#### Exercise brief
Quote, please, the line with "back = gussets()", the line with "world = obj.matrix_world.copy()", and every line between them, exactly and with nothing else.

#### Modeling code records
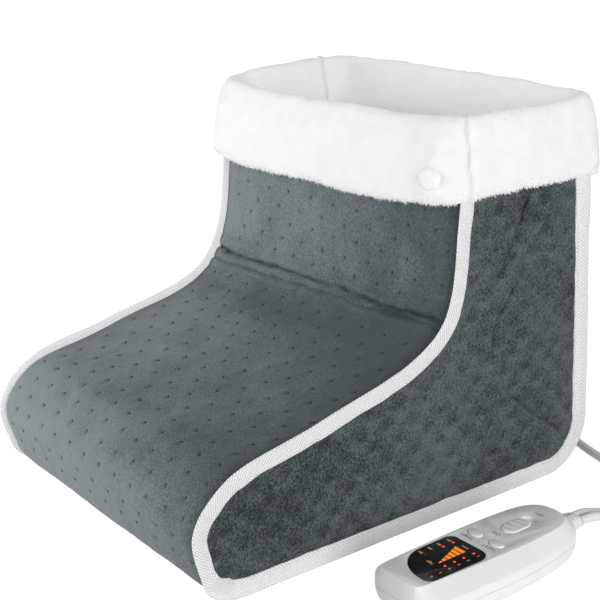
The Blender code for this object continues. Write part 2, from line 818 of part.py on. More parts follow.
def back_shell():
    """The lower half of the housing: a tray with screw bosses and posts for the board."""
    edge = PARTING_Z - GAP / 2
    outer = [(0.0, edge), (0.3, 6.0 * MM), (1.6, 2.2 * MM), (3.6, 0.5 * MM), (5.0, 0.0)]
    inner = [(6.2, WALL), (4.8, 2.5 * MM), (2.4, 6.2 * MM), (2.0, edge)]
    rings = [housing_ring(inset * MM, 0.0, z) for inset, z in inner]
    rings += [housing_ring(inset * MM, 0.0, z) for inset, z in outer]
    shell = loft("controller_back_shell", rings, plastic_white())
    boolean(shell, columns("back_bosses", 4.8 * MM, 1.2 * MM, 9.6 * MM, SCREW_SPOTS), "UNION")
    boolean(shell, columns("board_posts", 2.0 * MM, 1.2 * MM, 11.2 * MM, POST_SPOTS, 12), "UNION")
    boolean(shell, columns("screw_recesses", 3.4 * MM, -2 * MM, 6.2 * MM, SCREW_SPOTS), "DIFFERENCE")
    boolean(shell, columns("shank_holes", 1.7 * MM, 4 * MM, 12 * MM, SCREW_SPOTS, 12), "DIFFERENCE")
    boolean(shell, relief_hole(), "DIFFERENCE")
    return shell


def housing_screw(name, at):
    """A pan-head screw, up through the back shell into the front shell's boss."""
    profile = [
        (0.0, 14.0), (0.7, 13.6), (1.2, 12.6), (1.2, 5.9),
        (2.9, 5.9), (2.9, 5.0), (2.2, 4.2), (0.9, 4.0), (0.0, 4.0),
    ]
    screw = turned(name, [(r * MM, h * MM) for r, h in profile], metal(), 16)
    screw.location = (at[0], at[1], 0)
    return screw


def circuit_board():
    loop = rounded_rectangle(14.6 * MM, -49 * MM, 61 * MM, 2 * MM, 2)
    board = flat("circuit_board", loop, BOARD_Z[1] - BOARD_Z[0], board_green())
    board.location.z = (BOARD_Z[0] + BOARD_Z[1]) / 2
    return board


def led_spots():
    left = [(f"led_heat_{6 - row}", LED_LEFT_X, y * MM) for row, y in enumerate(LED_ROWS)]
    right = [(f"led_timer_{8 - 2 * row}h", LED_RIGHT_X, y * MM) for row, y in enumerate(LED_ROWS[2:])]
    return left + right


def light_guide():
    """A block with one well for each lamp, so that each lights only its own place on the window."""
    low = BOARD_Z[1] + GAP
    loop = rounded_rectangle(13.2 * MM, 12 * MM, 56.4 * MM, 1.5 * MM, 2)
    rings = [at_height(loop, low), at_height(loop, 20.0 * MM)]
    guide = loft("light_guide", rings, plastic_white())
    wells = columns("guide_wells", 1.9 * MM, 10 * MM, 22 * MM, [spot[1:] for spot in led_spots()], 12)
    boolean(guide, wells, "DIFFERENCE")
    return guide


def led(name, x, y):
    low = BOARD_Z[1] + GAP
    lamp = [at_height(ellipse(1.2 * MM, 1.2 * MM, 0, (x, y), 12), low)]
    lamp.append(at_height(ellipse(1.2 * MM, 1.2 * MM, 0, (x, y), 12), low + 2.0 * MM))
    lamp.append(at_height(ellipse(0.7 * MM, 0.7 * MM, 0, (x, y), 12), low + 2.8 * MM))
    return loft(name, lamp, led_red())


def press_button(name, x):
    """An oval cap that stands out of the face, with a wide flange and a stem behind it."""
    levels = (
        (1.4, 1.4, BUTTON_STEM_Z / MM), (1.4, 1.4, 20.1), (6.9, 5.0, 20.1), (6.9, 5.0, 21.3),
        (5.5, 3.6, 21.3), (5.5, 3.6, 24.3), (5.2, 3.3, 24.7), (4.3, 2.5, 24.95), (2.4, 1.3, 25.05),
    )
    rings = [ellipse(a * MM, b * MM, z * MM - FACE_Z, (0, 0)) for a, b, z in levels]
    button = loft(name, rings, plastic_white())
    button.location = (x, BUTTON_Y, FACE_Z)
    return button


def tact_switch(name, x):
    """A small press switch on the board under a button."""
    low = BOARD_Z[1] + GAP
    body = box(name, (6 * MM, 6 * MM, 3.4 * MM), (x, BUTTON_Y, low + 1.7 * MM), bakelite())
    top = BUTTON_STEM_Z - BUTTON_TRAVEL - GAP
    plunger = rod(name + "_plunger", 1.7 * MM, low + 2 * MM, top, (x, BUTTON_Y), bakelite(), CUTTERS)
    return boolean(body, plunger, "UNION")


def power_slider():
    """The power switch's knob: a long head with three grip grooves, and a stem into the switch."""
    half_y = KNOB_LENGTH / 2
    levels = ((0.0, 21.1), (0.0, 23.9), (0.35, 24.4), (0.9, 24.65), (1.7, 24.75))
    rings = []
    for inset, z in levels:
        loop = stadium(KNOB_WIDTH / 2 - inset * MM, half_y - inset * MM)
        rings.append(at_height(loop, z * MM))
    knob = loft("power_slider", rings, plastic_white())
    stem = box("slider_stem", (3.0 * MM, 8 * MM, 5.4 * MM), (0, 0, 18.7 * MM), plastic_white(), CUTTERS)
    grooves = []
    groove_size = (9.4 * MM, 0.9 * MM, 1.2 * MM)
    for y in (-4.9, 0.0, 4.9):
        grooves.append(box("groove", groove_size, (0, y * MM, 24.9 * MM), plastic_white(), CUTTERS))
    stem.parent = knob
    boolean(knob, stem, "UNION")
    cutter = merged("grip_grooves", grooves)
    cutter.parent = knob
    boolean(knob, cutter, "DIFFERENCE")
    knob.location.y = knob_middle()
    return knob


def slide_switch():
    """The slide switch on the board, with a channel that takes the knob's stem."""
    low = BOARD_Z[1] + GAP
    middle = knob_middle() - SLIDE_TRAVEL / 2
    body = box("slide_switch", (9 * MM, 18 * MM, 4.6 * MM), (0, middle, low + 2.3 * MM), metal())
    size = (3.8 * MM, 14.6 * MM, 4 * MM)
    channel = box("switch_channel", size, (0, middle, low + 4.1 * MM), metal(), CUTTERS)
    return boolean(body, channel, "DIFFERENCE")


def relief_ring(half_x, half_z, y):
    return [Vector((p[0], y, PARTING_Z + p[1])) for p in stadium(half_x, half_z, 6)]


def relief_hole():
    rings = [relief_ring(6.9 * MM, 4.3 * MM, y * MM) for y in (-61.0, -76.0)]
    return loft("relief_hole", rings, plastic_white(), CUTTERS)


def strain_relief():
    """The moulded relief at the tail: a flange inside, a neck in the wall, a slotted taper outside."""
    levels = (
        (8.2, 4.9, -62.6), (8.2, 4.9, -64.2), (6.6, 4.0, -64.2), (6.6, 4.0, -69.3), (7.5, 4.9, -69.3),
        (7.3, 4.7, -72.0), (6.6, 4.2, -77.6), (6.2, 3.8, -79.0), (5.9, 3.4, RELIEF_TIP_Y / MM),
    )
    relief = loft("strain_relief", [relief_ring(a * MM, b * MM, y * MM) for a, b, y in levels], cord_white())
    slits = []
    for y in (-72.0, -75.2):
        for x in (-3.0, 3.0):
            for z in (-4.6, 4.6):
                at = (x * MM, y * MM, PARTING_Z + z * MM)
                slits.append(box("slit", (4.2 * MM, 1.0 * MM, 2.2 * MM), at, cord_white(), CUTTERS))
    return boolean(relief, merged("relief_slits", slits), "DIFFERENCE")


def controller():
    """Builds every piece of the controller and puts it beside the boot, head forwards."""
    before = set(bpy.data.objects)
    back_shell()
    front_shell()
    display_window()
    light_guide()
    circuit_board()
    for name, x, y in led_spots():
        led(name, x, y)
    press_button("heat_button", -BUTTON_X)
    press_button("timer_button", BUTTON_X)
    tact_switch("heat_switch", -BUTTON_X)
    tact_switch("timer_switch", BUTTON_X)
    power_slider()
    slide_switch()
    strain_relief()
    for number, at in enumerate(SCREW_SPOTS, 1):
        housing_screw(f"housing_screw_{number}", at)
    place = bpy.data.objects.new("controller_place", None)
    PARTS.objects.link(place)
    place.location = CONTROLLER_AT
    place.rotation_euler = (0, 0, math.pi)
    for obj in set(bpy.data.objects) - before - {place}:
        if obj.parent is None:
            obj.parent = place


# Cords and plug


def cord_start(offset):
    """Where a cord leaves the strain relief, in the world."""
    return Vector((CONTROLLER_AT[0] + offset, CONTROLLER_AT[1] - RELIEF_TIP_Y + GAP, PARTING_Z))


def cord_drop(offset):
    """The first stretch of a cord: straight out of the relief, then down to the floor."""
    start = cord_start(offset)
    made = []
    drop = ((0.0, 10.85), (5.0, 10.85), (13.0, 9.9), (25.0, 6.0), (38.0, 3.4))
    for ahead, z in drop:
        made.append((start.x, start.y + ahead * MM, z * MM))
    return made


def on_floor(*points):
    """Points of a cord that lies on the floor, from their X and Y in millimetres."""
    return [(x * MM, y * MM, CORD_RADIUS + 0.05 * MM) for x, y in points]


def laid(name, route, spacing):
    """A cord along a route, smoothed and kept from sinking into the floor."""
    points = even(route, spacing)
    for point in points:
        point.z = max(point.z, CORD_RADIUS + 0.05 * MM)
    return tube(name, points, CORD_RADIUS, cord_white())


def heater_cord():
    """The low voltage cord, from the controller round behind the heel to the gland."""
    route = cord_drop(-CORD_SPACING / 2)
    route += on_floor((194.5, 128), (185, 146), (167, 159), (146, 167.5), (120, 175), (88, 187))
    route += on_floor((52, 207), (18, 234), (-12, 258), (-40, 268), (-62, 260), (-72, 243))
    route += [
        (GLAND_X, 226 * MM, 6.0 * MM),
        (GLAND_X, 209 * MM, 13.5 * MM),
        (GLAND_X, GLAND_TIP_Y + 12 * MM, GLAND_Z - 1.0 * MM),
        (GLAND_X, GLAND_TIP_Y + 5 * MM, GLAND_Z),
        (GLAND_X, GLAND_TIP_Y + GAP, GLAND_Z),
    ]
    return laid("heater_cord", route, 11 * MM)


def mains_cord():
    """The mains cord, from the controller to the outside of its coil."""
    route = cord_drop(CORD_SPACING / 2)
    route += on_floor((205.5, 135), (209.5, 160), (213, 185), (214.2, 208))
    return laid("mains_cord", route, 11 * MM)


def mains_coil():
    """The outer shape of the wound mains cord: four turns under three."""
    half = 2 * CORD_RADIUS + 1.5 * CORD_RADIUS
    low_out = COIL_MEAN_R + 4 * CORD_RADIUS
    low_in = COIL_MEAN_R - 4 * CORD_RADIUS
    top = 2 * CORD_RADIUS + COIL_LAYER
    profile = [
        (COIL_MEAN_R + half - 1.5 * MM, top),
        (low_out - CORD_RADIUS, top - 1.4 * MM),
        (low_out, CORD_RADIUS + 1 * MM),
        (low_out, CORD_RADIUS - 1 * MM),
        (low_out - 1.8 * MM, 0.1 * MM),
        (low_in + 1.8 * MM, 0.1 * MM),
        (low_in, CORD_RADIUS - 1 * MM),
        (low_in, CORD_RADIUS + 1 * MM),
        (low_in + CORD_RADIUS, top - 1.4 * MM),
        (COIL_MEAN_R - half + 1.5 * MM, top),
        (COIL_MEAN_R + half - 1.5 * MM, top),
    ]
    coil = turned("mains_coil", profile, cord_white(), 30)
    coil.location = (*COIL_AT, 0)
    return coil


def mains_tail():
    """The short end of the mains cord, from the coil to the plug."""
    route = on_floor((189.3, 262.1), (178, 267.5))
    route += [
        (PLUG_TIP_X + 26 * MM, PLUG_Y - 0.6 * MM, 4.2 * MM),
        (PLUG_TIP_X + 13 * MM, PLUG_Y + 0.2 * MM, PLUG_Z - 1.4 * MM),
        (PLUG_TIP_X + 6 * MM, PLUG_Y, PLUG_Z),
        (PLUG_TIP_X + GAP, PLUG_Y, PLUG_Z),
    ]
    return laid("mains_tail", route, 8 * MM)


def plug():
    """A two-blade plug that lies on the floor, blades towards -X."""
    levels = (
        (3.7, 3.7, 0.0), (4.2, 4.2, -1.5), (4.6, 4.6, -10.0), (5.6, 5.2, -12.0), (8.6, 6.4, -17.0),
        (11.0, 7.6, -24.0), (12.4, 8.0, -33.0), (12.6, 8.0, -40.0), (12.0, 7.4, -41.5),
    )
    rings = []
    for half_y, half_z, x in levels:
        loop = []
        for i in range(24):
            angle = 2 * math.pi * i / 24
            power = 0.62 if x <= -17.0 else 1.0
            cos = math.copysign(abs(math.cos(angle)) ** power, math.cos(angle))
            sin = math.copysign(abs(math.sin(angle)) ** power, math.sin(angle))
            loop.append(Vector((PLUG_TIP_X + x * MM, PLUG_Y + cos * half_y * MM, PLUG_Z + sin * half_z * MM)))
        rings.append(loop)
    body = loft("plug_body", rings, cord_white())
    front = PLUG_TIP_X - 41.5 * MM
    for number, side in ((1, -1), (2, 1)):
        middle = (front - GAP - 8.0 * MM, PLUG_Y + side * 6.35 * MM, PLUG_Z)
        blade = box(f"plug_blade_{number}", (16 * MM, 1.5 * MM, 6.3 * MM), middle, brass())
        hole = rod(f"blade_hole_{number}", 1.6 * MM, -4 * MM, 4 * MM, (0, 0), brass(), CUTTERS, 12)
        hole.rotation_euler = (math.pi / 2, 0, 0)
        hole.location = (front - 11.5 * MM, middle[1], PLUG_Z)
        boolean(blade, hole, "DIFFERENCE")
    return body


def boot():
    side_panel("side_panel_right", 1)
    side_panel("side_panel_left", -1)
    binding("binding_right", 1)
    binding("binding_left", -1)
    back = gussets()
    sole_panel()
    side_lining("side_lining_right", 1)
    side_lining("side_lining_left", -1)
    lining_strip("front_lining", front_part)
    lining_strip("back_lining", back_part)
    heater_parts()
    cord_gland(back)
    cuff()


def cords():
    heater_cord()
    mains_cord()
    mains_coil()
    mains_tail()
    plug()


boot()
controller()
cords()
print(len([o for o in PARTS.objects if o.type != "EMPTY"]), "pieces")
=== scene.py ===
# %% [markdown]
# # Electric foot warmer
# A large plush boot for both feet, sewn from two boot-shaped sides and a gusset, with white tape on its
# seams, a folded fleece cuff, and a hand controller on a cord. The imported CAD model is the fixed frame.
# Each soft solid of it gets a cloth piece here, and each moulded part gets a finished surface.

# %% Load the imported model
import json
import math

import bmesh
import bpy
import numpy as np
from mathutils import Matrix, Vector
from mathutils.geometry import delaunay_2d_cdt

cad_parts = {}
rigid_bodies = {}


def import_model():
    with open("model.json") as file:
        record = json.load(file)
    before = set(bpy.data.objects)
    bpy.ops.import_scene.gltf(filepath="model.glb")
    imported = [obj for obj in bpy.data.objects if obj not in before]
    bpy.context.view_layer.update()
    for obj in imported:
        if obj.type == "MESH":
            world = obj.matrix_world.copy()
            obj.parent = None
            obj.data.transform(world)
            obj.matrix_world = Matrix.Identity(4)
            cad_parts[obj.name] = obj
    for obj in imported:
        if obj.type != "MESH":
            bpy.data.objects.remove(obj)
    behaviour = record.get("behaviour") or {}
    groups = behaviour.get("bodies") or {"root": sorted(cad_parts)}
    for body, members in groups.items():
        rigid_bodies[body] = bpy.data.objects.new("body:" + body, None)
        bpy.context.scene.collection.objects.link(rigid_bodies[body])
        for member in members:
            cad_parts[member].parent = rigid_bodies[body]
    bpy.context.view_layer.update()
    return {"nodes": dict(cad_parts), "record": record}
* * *
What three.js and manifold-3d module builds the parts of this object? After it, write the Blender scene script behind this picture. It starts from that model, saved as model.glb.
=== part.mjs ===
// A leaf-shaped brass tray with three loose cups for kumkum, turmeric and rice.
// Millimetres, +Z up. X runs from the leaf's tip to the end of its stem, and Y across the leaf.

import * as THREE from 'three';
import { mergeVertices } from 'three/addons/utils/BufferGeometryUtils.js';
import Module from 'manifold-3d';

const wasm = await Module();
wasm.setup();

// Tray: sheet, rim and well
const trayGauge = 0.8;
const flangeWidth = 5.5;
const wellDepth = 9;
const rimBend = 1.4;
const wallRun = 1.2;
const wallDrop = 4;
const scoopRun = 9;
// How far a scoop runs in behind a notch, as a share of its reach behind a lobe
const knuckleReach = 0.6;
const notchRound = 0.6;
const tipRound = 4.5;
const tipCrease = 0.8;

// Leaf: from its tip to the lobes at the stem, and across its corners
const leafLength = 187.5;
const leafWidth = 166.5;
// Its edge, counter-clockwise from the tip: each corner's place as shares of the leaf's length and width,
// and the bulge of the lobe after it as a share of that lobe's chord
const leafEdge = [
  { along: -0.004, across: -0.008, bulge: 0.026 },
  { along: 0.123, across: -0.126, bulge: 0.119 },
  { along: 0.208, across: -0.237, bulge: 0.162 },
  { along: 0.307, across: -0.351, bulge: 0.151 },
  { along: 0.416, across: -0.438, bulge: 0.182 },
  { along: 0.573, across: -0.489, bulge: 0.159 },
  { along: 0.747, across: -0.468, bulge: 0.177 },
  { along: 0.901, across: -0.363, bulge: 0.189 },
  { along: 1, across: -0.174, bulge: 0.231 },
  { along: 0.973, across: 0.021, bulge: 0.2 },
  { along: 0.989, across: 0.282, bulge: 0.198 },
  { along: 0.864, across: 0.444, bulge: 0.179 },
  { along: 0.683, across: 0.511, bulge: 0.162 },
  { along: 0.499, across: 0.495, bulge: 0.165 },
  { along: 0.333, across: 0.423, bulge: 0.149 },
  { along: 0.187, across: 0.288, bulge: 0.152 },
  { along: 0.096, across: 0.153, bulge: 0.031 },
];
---
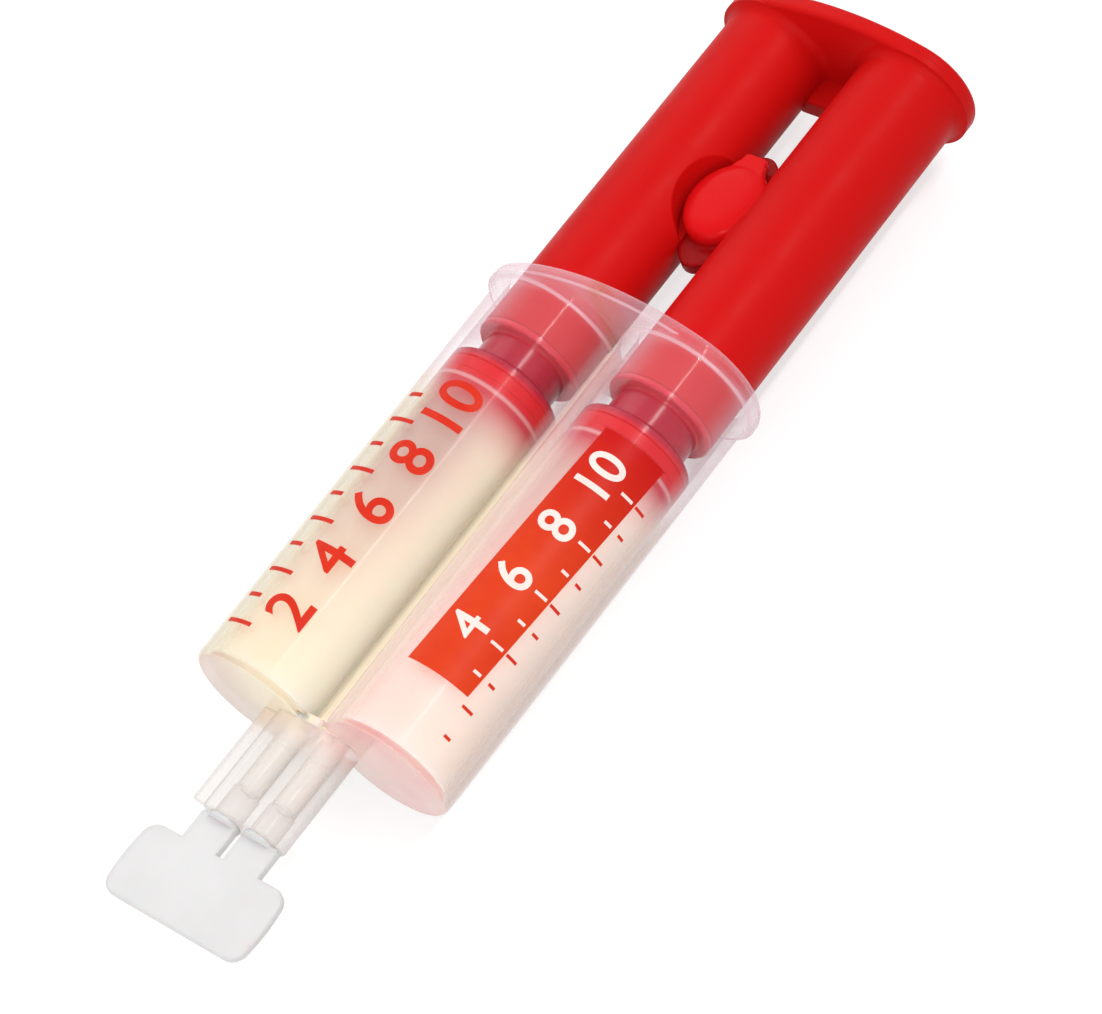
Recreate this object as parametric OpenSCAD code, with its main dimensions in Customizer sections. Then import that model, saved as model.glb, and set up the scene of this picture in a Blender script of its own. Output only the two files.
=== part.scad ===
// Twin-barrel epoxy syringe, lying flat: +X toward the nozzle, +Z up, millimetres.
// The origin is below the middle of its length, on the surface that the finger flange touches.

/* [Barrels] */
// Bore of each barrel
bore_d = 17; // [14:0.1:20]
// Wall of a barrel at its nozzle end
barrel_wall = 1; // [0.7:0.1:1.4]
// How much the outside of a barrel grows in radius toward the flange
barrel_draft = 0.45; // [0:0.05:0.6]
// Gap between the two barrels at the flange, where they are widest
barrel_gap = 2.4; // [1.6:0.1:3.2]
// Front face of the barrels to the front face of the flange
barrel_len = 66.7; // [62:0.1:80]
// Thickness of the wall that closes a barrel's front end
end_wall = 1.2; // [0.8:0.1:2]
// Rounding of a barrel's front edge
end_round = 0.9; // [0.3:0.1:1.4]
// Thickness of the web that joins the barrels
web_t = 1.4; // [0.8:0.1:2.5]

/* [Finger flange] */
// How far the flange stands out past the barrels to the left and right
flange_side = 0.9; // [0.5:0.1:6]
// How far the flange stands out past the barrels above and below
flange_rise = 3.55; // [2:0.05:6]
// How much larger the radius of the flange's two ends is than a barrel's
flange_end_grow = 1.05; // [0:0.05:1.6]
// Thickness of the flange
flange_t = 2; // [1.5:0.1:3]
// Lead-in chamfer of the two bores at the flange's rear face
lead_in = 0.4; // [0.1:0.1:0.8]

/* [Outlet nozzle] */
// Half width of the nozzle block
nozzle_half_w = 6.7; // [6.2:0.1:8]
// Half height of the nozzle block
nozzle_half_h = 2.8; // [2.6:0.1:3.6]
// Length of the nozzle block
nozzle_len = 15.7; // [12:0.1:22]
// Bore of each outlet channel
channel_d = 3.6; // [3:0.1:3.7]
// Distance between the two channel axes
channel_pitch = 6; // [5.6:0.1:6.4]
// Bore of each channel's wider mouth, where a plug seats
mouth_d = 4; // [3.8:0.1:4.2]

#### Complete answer
    back = gussets()
    sole_panel()
    side_lining("side_lining_right", 1)
    side_lining("side_lining_left", -1)
    lining_strip("front_lining", front_part)
    lining_strip("back_lining", back_part)
    heater_parts()
    cord_gland(back)
    cuff()


def cords():
    heater_cord()
    mains_cord()
    mains_coil()
    mains_tail()
    plug()


boot()
controller()
cords()
print(len([o for o in PARTS.objects if o.type != "EMPTY"]), "pieces")
=== scene.py ===
# %% [markdown]
# # Electric foot warmer
# A large plush boot for both feet, sewn from two boot-shaped sides and a gusset, with white tape on its
# seams, a folded fleece cuff, and a hand controller on a cord. The imported CAD model is the fixed frame.
# Each soft solid of it gets a cloth piece here, and each moulded part gets a finished surface.

# %% Load the imported model
import json
import math

import bmesh
import bpy
import numpy as np
from mathutils import Matrix, Vector
from mathutils.geometry import delaunay_2d_cdt

cad_parts = {}
rigid_bodies = {}


def import_model():
    with open("model.json") as file:
        record = json.load(file)
    before = set(bpy.data.objects)
    bpy.ops.import_scene.gltf(filepath="model.glb")
    imported = [obj for obj in bpy.data.objects if obj not in before]
    bpy.context.view_layer.update()
    for obj in imported:
        if obj.type == "MESH":
            world = obj.matrix_world.copy()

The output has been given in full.